Copy verbatim the material from its first line to the line that holds "anchor arm: places", including that line.

-- start of GIVEN INFORMATION --

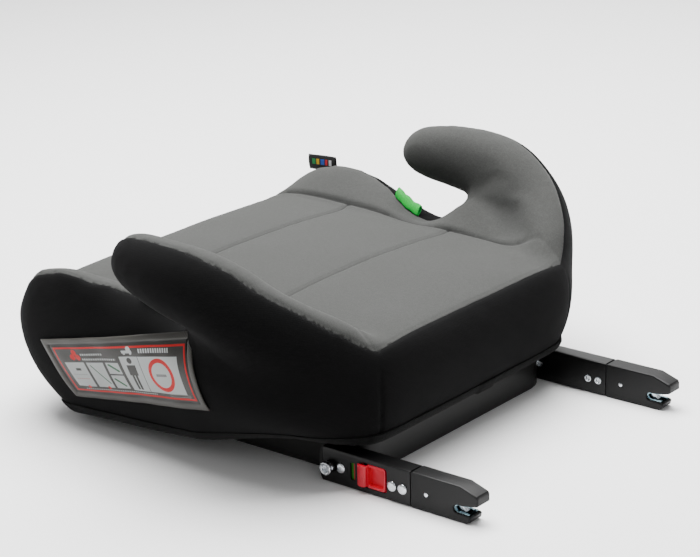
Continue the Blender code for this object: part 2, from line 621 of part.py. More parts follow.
class Arm:
    """One anchor arm: places arm points in the world and adds its pieces."""

    def __init__(self, name, side, looks):
        self.name = name
        self.side = side
        self.looks = looks
        self.fold = self.empty("arm_fold", (0, BOLT_Y, BOLT_Z), None)
        self.hook_axis = self.empty("hook", (0, *HOOK_PIVOT), self.fold)
        self.release = self.empty("release", (0, BUTTON[0], BOLT_Z), self.fold)

    def place(self, a, y, z):
        return (self.side * (ARM_SPACING / 2 + a), ARM_JOINT_Y + y, z)

    def empty(self, name, point, parent):
        made = bpy.data.objects.new(f"{name}_axis_{self.name}", None)
        bpy.context.collection.objects.link(made)
        made.location = Vector(self.place(*point)) * MM
        made["world"] = tuple(made.location)
        if parent is not None:
            made.parent = parent
            made.location -= Vector(parent["world"])
        return made

    def add(self, name, mesh, look, parent):
        made = make_object(f"{name}_{self.name}", mesh, self.looks[look], origin=Vector(parent["world"]) / MM)
        made.parent = parent
        made.location = (0, 0, 0)
        return made

    def cut(self, name, mesh):
        return cutter(f"cut_{name}_{self.name}", mesh)

    def plate(self, name, outline, depth):
        return prism(name, outline, depth, lambda y, z, a: self.place(a, y, z))

    def turned(self, name, profile, point, sides=14):
        y0, z0 = point
        return lathe(name, profile, lambda a, u, v: self.place(a, y0 + u, z0 + v), sides)

    def hole(self, name, radius, point):
        """A cutter for a round hole right through the arm."""
        return self.cut(name, self.turned(name, [(-12, radius), (12, radius)], point, 12))

    def along_tube(self, name, inset, low, high):
        """The tube's rounded section, shrunk by inset, between two places along the arm."""
        corner = max(TUBE_CORNER - inset, 0.6)
        low_corner, high_corner = (-ARM_HALF + inset, inset), (ARM_HALF - inset, ARM_HEIGHT - inset)
        outline = rounded_box_outline(low_corner, high_corner, corner, 2)
        return prism(name, outline, (low, high), lambda a, z, y: self.place(a, y, z))

    def tube(self):
        mesh = self.along_tube("arm_tube", 0, TUBE_FRONT, -GAP)
        tube = self.add("arm_tube", mesh, "painted_steel", self.fold)
        y0, y1, z0, z1 = WINDOW
        window = self.plate("window", rounded_box_outline((y0, z0), (y1, z1), 3), (5, 12))
        y0, y1, z0, z1 = SLOT
        slot = self.plate("slot", rounded_box_outline((y0, z0), (y1, z1), 0.8, 1), (5, 12))
        cuts = [
            self.cut("tube_inside", self.along_tube("tube_inside", TUBE_WALL, TUBE_FRONT - 5, 5)),
            self.cut("window", window),
            self.cut("slot", slot),
            self.cut("bolt_hole", self.turned("bolt_hole", [(-12, 4.4), (12, 4.4)], (BOLT_Y, BOLT_Z))),
        ]
        for name, point in (("front", FRONT_RIVET), *REAR_RIVETS.items()):
            profile = [(-12, 3.5), (0, 3.5), (0, 2.5), (12, 2.5)]
            cuts.append(self.cut(f"rivet_hole_{name}", self.turned("rivet_hole", profile, point, 10)))
        combine(tube, "DIFFERENCE", *cuts)

        base = TUBE_FRONT - GAP
        outline = [(base, 0.6), (-89.5, 3.5), (-91, 9), (-91, 21.3), (-89.5, 26.8), (base, 29.7)]
        mesh = self.plate("end_plug", outline, (-ARM_HALF, ARM_HALF))
        plug = self.add("end_plug", mesh, "arm_plastic", self.fold)
        insert = self.along_tube("plug_insert", TUBE_WALL + GAP, TUBE_FRONT - 1, -83.8)
        combine(plug, "UNION", self.cut("plug_insert", insert))

    def rivets(self):
        for name, point in (("front", FRONT_RIVET), *REAR_RIVETS.items()):
            profile = [(-8.4, 3.1), (-6.9, 3.1), (-6.9, 2.1), (8.6, 2.1), (8.6, 4.3), (10, 2.6)]
            self.add(f"rivet_{name}", self.turned("rivet", profile, point, 10), "zinc", self.fold)
        pin = self.turned("nose_pin", [(-8.4, 1.9), (8.4, 1.9)], NOSE_PIN, 10)
        self.add("nose_pin", pin, "zinc", self.fold)

    def nose(self):
        mesh = self.plate("nose_cover", NOSE, (-ARM_HALF, ARM_HALF))
        nose = self.add("nose_cover", mesh, "arm_plastic", self.fold)
        edge = nose.modifiers.new("edges", "BEVEL")
        edge.width = 1.4 * MM
        edge.segments = 2
        edge.limit_method = "ANGLE"
        edge.angle_limit = math.radians(50)
        half = ARM_HALF - NOSE_WALL
        hollow = self.cut("nose_hollow", self.plate("nose_hollow", NOSE_HOLLOW, (-half, half)))
        pin_hole = self.hole("nose_pin_hole", 2.25, NOSE_PIN)
        combine(nose, "DIFFERENCE", hollow, pin_hole)

        hook_hole = self.hole("hook_pin_hole", 2.8, HOOK_PIVOT)
        rivet_holes = [self.hole(f"plate_hole_{n}", 2.5, point) for n, point in REAR_RIVETS.items()]
        for name, depth in (("outer", (PLATE_INNER, PLATE_OUTER)), ("inner", (-PLATE_OUTER, -PLATE_INNER))):
            plate = self.add(f"side_plate_{name}", self.plate("side_plate", PLATE, depth), "zinc", self.fold)
            combine(plate, "DIFFERENCE", hook_hole, pin_hole, *rivet_holes)
        pin = self.turned("hook_pin", [(-PLATE_OUTER, PIN_RADIUS), (PLATE_OUTER, PIN_RADIUS)], HOOK_PIVOT, 12)
        self.add("hook_pin", pin, "zinc", self.fold)

        turn = Matrix.Rotation(math.radians(HOOK_SWING), 2)
        open_hook = []
        for point in HOOK:
            turned = turn @ Vector(point)
            open_hook.append((HOOK_PIVOT[0] + turned.x, HOOK_PIVOT[1] + turned.y))
        mesh = self.plate("latch_hook", open_hook, (-HOOK_HALF, HOOK_HALF))
        hook = self.add("latch_hook", mesh, "zinc", self.hook_axis)
        combine(hook, "DIFFERENCE", hook_hole)

    def lock_parts(self):
        """The bar that holds the hook, and the flag in the slot; both slide with the button."""
        (y0, y1), (z0, z1) = LOCK_Y, LOCK_Z
        bar = self.plate("lock_plate", [(y0, z0), (y1, z0), (y1, z1), (y0, z1)], (-LOCK_HALF, LOCK_HALF))
        bar = self.add("lock_plate", bar, "zinc", self.release)
        y0, y1 = LUG_Y
        outline = [(y0, z0 + 0.5), (y1, z0 + 0.5), (y1, z1 - 0.5), (y0, z1 - 0.5)]
        lug = self.plate("lock_lug", outline, (0, BUTTON_BACK - GAP))
        combine(bar, "UNION", self.cut("lock_lug", lug))
        y0, y1 = FLAG_Y
        face = self.plate("indicator_flag", [(y0, 7), (y1, 7), (y1, 24), (y0, 24)], (5.1, 6.2))
        flag = self.add("indicator_flag", face, "flag_red", self.release)
        y0, y1 = FLAG_WEB_Y
        web = self.plate("flag_web", [(y0, z0), (y1, z0), (y1, z1), (y0, z1)], (LOCK_HALF + GAP, 5.6))
        combine(flag, "UNION", self.cut("flag_web", web))

    def button(self):
        y0, y1, z0, z1 = BUTTON
        body = self.plate("release_button", rounded_box_outline((y0, z0), (y1, z1), 2.4), (BUTTON_BACK, 8.2))
        button = self.add("release_button", body, "red_plastic", self.release)
        flange = self.plate("button_flange", [(y0, 3.2), (y1, 3.2), (y1, 27.2), (y0, 27.2)], (4.6, 6.3))
        tongue = self.plate("button_tongue", [(y0, 5), (y0 + 5, 5), (y0 + 5, 10.6), (y0, 10.6)], (-4.8, 3))
        lip_outline = [(-42.1, 6), (y0 + 0.2, 6), (y0 + 0.2, 8.65), (-51.2, 8.65), (-51.2, 9.8)]
        lip_outline += [(-49.6, 11.2), (-47.2, 12.1), (-45, 12.2), (-43.2, 11.4), (-42.3, 9.6)]
        lip = prism("button_lip", lip_outline, (z0 + 1.1, z1 - 1.1), lambda y, a, z: self.place(a, y, z))
        scoop = self.plate("button_scoop", rounded_box_outline((-41.4, 7.6), (y1 - 1.6, 23.4), 2), (4.2, 12))
        added = [("button_flange", flange), ("button_tongue", tongue), ("button_lip", lip)]
        combine(button, "UNION", *[self.cut(name, mesh) for name, mesh in added])
        combine(button, "DIFFERENCE", self.cut("button_scoop", scoop))

    def spring(self):
        turns, steps = 5, 5
        low, high = SPRING_Y
        rings = []
        for i in range(turns * steps + 1):
            angle = 2 * math.pi * i / steps
            y = low + SPRING_WIRE + (high - low - 2 * SPRING_WIRE) * i / (turns * steps)
            ring = []
            for k in range(4):
                out = SPRING_RADIUS + SPRING_WIRE * math.cos(math.pi * k / 2)
                shift = SPRING_WIRE * math.sin(math.pi * k / 2)
                a, z = SPRING_A + out * math.cos(angle), SPRING_Z + out * math.sin(angle)
                ring.append(self.place(a, y + shift, z))
            rings.append(ring)
        self.add("return_spring", loft("return_spring", rings), "steel", self.fold)

    def pivot(self):
        """The bolt and its collar stay with the seat."""
        point = (BOLT_Y, BOLT_Z)
        collar = self.turned("pivot_spacer", [(8.6, 5.3), (11.6, 5.3)], point)
        bore = self.turned("spacer_bore", [(0, 4.3), (20, 4.3)], point)
        made = make_object(f"pivot_spacer_{self.name}", collar, self.looks["arm_plastic"])
        combine(made, "DIFFERENCE", self.cut("spacer_bore", bore))
        profile = [(-BOLT_REACH, 3), (1 - BOLT_REACH, BOLT_RADIUS), (11.9, BOLT_RADIUS)]
        profile += [(11.9, 5.5), (16, 5.5), (16.5, 5)]
        mesh = self.turned("pivot_bolt", profile, point)
        bolt = make_object(f"pivot_bolt_{self.name}", mesh, self.looks["bolt_steel"])
        socket = self.turned("socket", [(13.2, 3.4), (18, 3.4)], point, 6)
        combine(bolt, "DIFFERENCE", self.cut("socket", socket))


def main():
    clear_scene()
    looks = {
        "grey_fabric": material("grey_fabric", (0.2, 0.2, 0.19), 0.95),
        "black_fabric": material("black_fabric", (0.012, 0.012, 0.013), 0.9),
        "elastic": material("elastic", (0.01, 0.01, 0.01), 0.8),
        "label": material("label", (0.03, 0.03, 0.03), 0.7),
        "green_fabric": material("green_fabric", (0.01, 0.55, 0.07), 0.7),
        "foam": material("foam", (0.75, 0.73, 0.65), 0.95),
        "base_plastic": material("base_plastic", (0.02, 0.02, 0.02), 0.35),
        "arm_plastic": material("arm_plastic", (0.012, 0.012, 0.012), 0.4),
        "painted_steel": material("painted_steel", (0.01, 0.01, 0.01), 0.35),
        "steel": material("steel", (0.5, 0.5, 0.5), 0.35, 1),
        "bolt_steel": material("bolt_steel", (0.6, 0.6, 0.6), 0.3, 1),
        "zinc": material("zinc", (0.6, 0.63, 0.68), 0.35, 1),
        "flag_red": material("flag_red", (0.7, 0.02, 0.03), 0.4),
        "red_plastic": material("red_plastic", (0.75, 0.015, 0.03), 0.35),
    }
    soft_parts(looks)
    base_shell(looks)
    base_frame(looks)
    small_soft_parts(looks)
    for name, side in (("left", 1), ("right", -1)):
        arm = Arm(name, side, looks)
        arm.tube()
        arm.rivets()
        arm.nose()
        arm.lock_parts()
        arm.button()
        arm.spring()
        arm.pivot()


main()
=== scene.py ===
"""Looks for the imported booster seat: sewn fabric cover, moulded base, steel arms, floor, light and camera.

Lengths are in millimetres in the row frame unless a name says otherwise; MM turns them into metres.
"""

import math

import bmesh
import bpy
import numpy as np
from mathutils import Matrix, Vector, noise
from mathutils.bvhtree import BVHTree


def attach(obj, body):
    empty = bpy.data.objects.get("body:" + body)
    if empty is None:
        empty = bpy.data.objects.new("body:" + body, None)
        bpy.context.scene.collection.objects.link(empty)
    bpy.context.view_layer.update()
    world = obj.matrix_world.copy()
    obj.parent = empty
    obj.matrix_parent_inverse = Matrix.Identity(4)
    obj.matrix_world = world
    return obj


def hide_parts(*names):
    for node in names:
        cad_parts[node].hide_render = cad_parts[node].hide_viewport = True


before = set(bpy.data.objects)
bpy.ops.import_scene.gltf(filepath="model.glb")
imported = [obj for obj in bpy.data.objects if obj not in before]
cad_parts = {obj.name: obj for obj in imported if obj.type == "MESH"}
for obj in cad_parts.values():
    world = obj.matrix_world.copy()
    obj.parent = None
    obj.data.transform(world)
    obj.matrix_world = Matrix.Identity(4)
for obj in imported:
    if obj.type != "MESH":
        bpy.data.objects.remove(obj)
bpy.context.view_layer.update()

MM = 0.001
SIDES = (("left", 1), ("right", -1))

# The same driving sizes as the CAD, but for the label's lean.
# Soft body: (widest x, y, hem x, y, z), left half, front to rear.
PLAN = [
    (0, -239, 0, -172, 5),
    (75, -239, 72, -172, 5),
    (130, -235, 122, -173, 5),
    (169, -226, 155, -174, 6),
    (192, -204, 174, -166, 8),
    (200, -159, 178, -142, 11),
    (202, -107, 178, -100, 14),
    (203, -80, 179, -72, 16),
    (204, -55, 179, -47, 18),
    (206, -30, 179, -25, 20),
    (208, -5, 179, -5, 23),
    (210, 35, 169, 32, 30),
    (203, 71, 158, 64, 34),
    (188, 98, 149, 93, 34),
    (165, 118, 142, 109, 34),
    (146, 131, 134, 120, 34),
    (124, 140, 121, 126, 34),
    (75, 143, 75, 127, 34),
    (0, 143, 0, 127, 34),
]
WIDEST_Z = 90
SIDE_CURVE = 2.3
REAR_RIM, FRONT_RIM = 12, 40
TOP_CENTRE_Y = -30
PAN_Z, PAN_HALF, PAN_CROWN = 118, 132, 7
PAN_MID_Y, PAN_HALF_LENGTH = -50, 185
PAN_FRONT_Y, PAN_FRONT_DROP = -180, 12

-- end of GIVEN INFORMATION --

CORRECT ANSWER:
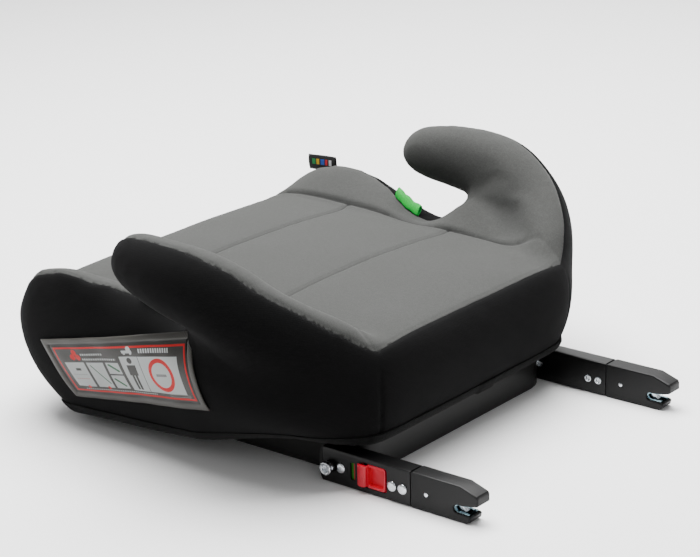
Continue the Blender code for this object: part 2, from line 621 of part.py. More parts follow.
class Arm:
    """One anchor arm: places arm points in the world and adds its pieces."""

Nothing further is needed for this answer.